Responsabilité des firmes pour "produits défectueux"

Résumé

Réponse de Prescrire à une consultation publique sur la révision de la directive de 1985 : ce texte n'est pas adapté aux médicaments.

La Commission européenne a entamé des travaux préparatoires en vue de la révision de la directive de 1985 "en matière de responsabilité du fait des produits défectueux". Fin 2021, Prescrire a transmis ses commentaires à l'organisme chargé par la Commission de faire une analyse d'impact de cette révision.

Depuis de nombreuses années, aux côtés d'associations de patients et de victimes de médicaments, Prescrire a fait part de l'inadéquation de la directive de 1985 pour l'indemnisation des patients ayant subi des dommages déclenchés par des effets indésirables de médicaments.

L'inadéquation de la directive découle de plusieurs raisons :

  • la notion de défaut : tous les produits pharmaceutiques peuvent induire des effets indésirables sans lien avec un défaut du produit (au sens où le produit ne remplit pas le service attendu).
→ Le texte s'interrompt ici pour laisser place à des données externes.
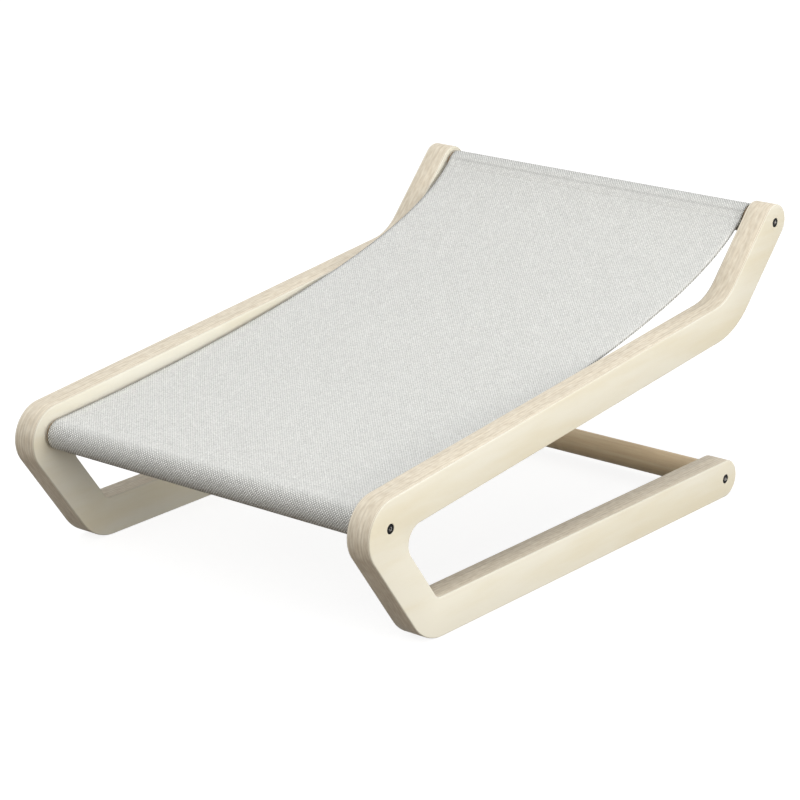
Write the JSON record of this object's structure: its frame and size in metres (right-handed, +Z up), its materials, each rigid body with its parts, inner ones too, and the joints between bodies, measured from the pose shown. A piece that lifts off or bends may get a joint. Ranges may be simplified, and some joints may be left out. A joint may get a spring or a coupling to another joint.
{
  "type": "cat recliner",
  "caption": "Low lounger for a cat: a woven cloth sling with a raised head end, hung between two plywood side frames tied by round wooden cross bars.",
  "frame": {"origin": "on the floor, in the middle of the object's width and depth", "axes": "+X to the object's right side frame as seen from its front, +Y from the low front end towards the raised head end, +Z up"},
  "size_m": [0.4, 0.604, 0.266],
  "materials": {
    "plywood": "clear matt lacquer on birch plywood, edges softly rounded",
    "dowel_wood": "clear matt lacquer on turned birch",
    "sling_cloth": "light grey heathered twill",
    "black_steel": "black oxide",
    "brass": "plain turned brass"
  },
  "bodies": {
    "root": {"left_side_frame": "plywood", "right_side_frame": "plywood", "front_dowel": "dowel_wood", "head_dowel": "dowel_wood", "rear_stretcher": "dowel_wood", "sling": "sling_cloth", "screw_left_front": "black_steel", "screw_left_head": "black_steel", "screw_left_rear": "black_steel", "screw_right_front": "black_steel", "screw_right_head": "black_steel", "screw_right_rear": "black_steel", "insert_left_front": "brass", "insert_left_head": "brass", "insert_left_rear": "brass", "insert_right_front": "brass", "insert_right_head": "brass", "insert_right_rear": "brass"}
  },
  "joints": []
}
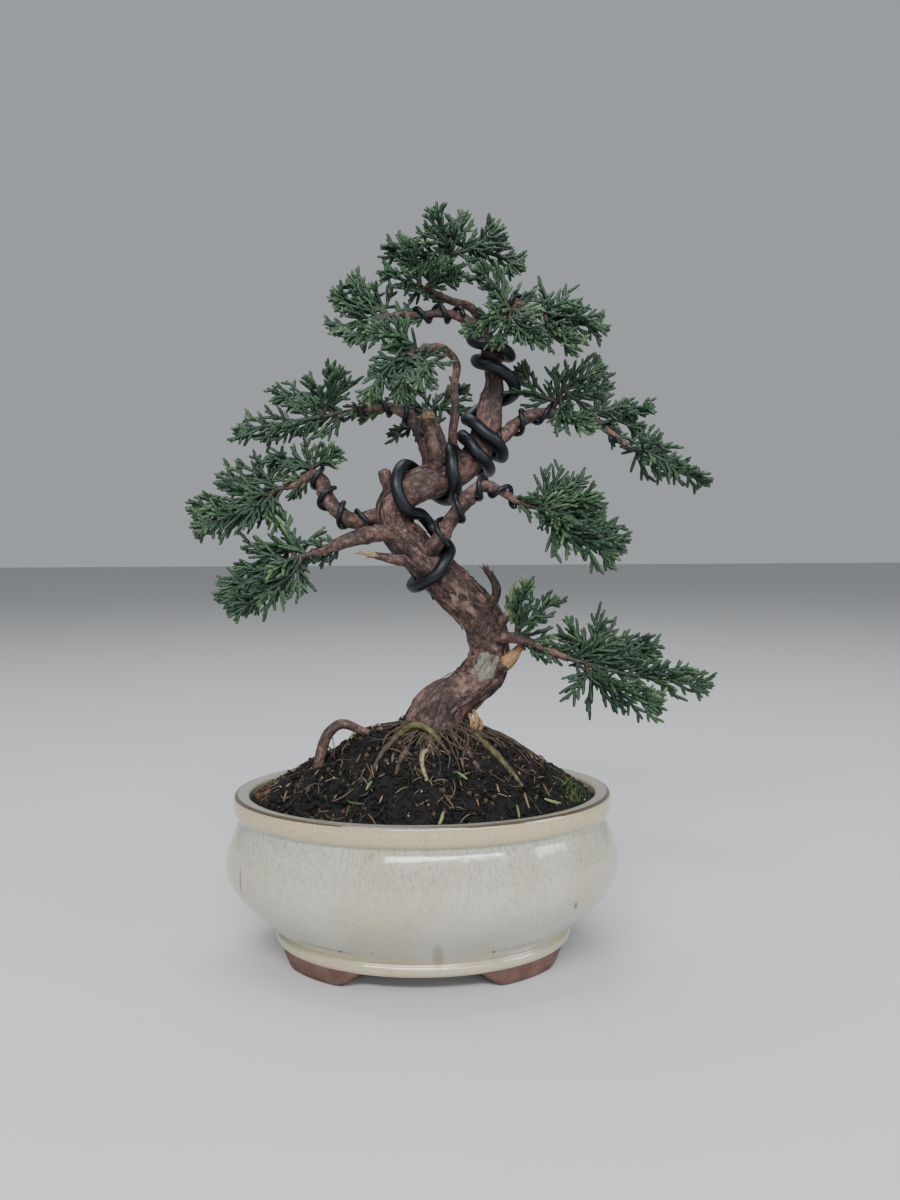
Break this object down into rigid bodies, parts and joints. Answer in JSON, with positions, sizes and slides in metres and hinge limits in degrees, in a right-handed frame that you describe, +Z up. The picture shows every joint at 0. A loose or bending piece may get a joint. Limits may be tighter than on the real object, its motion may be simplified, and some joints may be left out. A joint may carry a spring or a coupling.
{
  "type": "bonsai tree in a pot",
  "caption": "Wired juniper bonsai with an S-curved trunk and layered scale foliage, in an oval cream glazed pot on bracket feet.",
  "frame": {"origin": "on the ground, under the middle of the whole plant's box", "axes": "+Z up, +X to the right seen from the front, the front faces -Y"},
  "size_m": [0.1628, 0.087, 0.2278],
  "materials": {
    "pot_glaze": "gloss",
    "drain_mesh": "matte",
    "soil_mix": "matte",
    "bark": "matte",
    "bare_wood": "matte",
    "root_bark": "matte",
    "training_wire": "satin",
    "foliage": "satin"
  },
  "bodies": {
    "root": {"branch_back": "bark", "branch_crown_left": "bark", "branch_crown_right": "bark", "branch_crown_top": "bark", "branch_inner": "bark", "branch_low_left": "bark", "branch_low_right": "bark", "branch_mid_left": "bark", "branch_mid_right": "bark", "branch_upper_left": "bark", "branch_upper_right": "bark", "dead_stub_left": "bare_wood", "dead_twig_right": "bare_wood", "drain_screen_left": "drain_mesh", "drain_screen_right": "drain_mesh", "pot": "pot_glaze", "root_arch": "root_bark", "root_green_arch": "root_bark", "root_left_long": "root_bark", "root_left_short": "root_bark", "root_pale": "root_bark", "root_right_long": "root_bark", "root_right_ridge": "root_bark", "root_right_short": "root_bark", "sawn_stub_bend": "bare_wood", "sawn_stub_upright": "bare_wood", "soil": "soil_mix", "spray_back": "foliage", "spray_crown_front": "foliage", "spray_crown_left": "foliage", "spray_crown_middle": "foliage", "spray_crown_right": "foliage", "spray_crown_top": "foliage", "spray_front_left": "foliage", "spray_low_left": "foliage", "spray_low_right": "foliage", "spray_low_right_tuft": "foliage", "spray_mid_left": "foliage", "spray_mid_left_top": "foliage", "spray_mid_right": "foliage", "spray_right_droop": "foliage", "spray_right_shoot": "foliage", "spray_upper_left": "foliage", "spray_upper_right": "foliage", "torn_stub_right": "bare_wood", "torn_tip_right": "bare_wood", "trunk": "bark", "trunk_wire": "training_wire", "wire_crown_left": "training_wire", "wire_crown_right": "training_wire", "wire_mid_left": "training_wire", "wire_mid_right": "training_wire", "wire_upper_left": "training_wire", "wire_upper_right": "training_wire"}
  },
  "joints": []
}
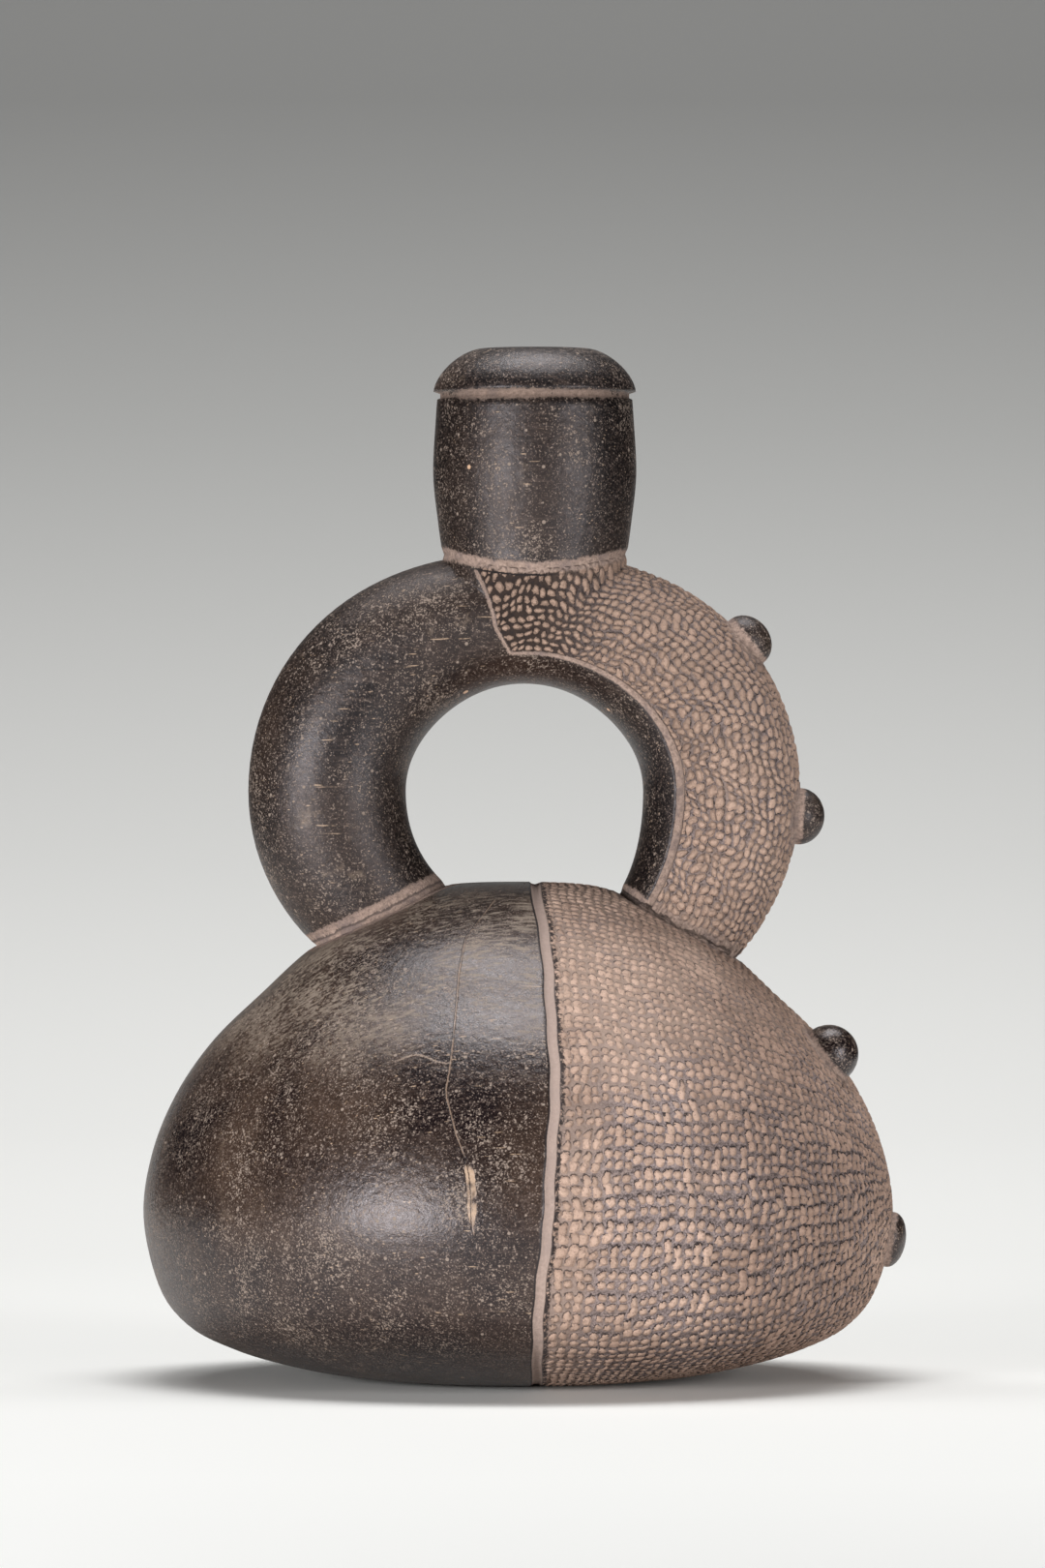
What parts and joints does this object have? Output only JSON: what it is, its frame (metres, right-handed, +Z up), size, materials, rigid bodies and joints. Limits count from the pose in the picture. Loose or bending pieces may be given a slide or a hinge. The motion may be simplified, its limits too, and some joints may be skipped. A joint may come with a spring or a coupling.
{
  "type": "stirrup spout vessel",
  "caption": "Round hollow fired-clay bottle whose stirrup handle is a tube with two legs that join in one thick-lipped spout, half burnished and half stamped",
  "frame": {"origin": "middle of the flat base, on the axis of the round body", "axes": "+Z up along the spout, the stirrup stands in the XZ plane, the front faces -Y and the bosses are on the +X side"},
  "size_m": [0.1708, 0.1676, 0.23],
  "materials": {
    "blackware": "burnished dark brown-black clay, with one half stamped in rows of small pellets over a tan ground"
  },
  "bodies": {
    "root": {"vessel": "blackware"}
  },
  "joints": []
}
Même pour les effets indésirables mentionnés dans la notice (et donc "attendus"), le titulaire de l'autorisation de mise sur le marché (AMM) ne devrait pas être systématiquement exonéré de sa responsabilité ;

  • la charge de la preuve  : en raison de l'asymétrie d'information entre le patient et le titulaire de l'AMM, il est très difficile pour le patient de démontrer la défectuosité d'un produit de santé et/ou de démontrer le lien de causalité entre le produit et le dommage ;

  • les délais imposés par la directive ne sont pas adaptés aux médicaments : les effets indésirables peuvent apparaître longtemps après le traitement (par exemple, troubles neurodéveloppementaux chez les enfants nés de mères prenant de l'acide valproïque, cancer du vagin vingt ans après exposition in utero au diéthylstilbestrol) ;

  • "le risque de développement" : cette notion exonère les firmes d'une responsabilité pour des risques non connus à un moment donné, mais découverts avec le développement des connaissances. Des effets indésirables sont découverts au fur et à mesure de l'utilisation et de l'évaluation des médicaments ; ce n'est pas une raison pour que la firme soit totalement exonérée de sa responsabilité.

Prescrire demande l'exclusion des produits de santé du champ d'application de cette directive. Un cadre européen spécifique serait plus approprié, reflétant la situation particulière des produits de santé qui ne sont pas des biens de consommation ordinaires. La situation de vulnérabilité du patient doit lui permettre de bénéficier d'une protection et de règles de compensation spécifiques.

©Prescrire

Source

 "Prescrire contribution to the targeted consultation: Impact Assessment study on the possible revision of the Product Liability Directive 85/374/EEC conducted by the Centre for Strategy & Evaluation Services (CSES)" 23 septembre 2021 : 2 pages.